What is it: AgenticSTS is a new testbed and memory design for long-horizon agents that reframes what memory even is: a bounded-memory contract where each decision is built from typed retrieval into one fresh message, instead of a growing transcript pasted back every turn.
Why it’s needed: It turns memory from a vague pile into "what each future decision is allowed to see" — which keeps the prompt bounded at any run length and lets you remove one memory layer at a time to measure exactly what it was worth, the core move of Context Engineering and agent Observability.
vs previous: The default is appending the raw transcript — every observation, tool call, and reflection glued onto every prompt. That grows without bound and fuses all memory together, so you can never tell which part actually helped; the contract design fixes both.

Jargon

Long-horizon agent: An agent that acts over many decisions toward a distant goal — not a single question-and-answer turn. The longer the run, the more its accumulated history threatens to overflow the prompt. See AI Agents → Agent Loop & State.
Typed retrieval: Assembling a turn's prompt by pulling specific kinds of memory — facts, past moves, strategy notes — from separate stores, rather than concatenating the raw log. Each "type" is retrieved on demand into a fresh message.
The memory contract: The paper's framing: memory is "a contract about what each future decision is allowed to see." A decision reads only what typed retrieval places in that turn's message — nothing is inherited by default.
Bounded context: A prompt whose size does not grow with the length of the run — it stays inside a fixed retrieval budget. The opposite of an appended transcript, which grows every turn. Related: context as a scarce resource.
Memory-layer ablation: Turning one memory source off and re-running to see how much it mattered. Only possible when layers are separable — which the contract design makes them, and an appended transcript does not.
Fisher exact test: A statistical test for whether a difference in a small count (like 3 vs 6 wins out of 10) is real or luck. A p-value near 0.37 means "could easily be noise" — a directional hint, not proof.
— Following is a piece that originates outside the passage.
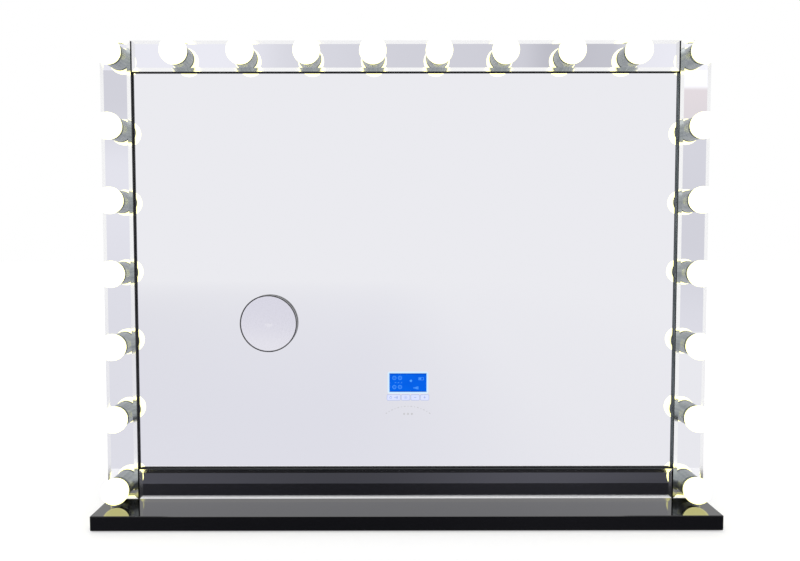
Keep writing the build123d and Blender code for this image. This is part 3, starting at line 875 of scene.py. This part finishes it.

The news. On July 2, 2026, researchers posted AgenticSTS to arXiv. Its subject is memory for long-horizon agents, and its move is to stop appending the raw transcript of past observations, tool calls, and reflections to every prompt. Instead, each decision is assembled from a fresh message via typed retrieval, which keeps the prompt bounded across runs of any length and lets any single memory layer be tested in isolation. It runs on Slay the Spire 2, a closed-rule stochastic deck-builder where a public benchmark of frontier models reports 0 wins at the lowest difficulty while humans win 16%. Read the paper →

Picture a long investigation with a new officer deciding the next move at every step. The obvious way to keep them informed is to hand each one the entire case file — every interview, every note, everything that ever happened. It works for a while, but the file only grows: by the hundredth decision it is a phone book, expensive to carry and impossible to skim. And when a decision goes wrong, no one can say which page mattered, because it is all fused into one stack. The fix is not a thicker file but a records clerk who briefs each decision from a fresh, thin folder holding only what that decision is allowed to see. In AgenticSTS the officer is one agent decision, the swelling case file is the appended transcript, and the clerk's need-to-know folder is typed retrieval governed by a memory contract.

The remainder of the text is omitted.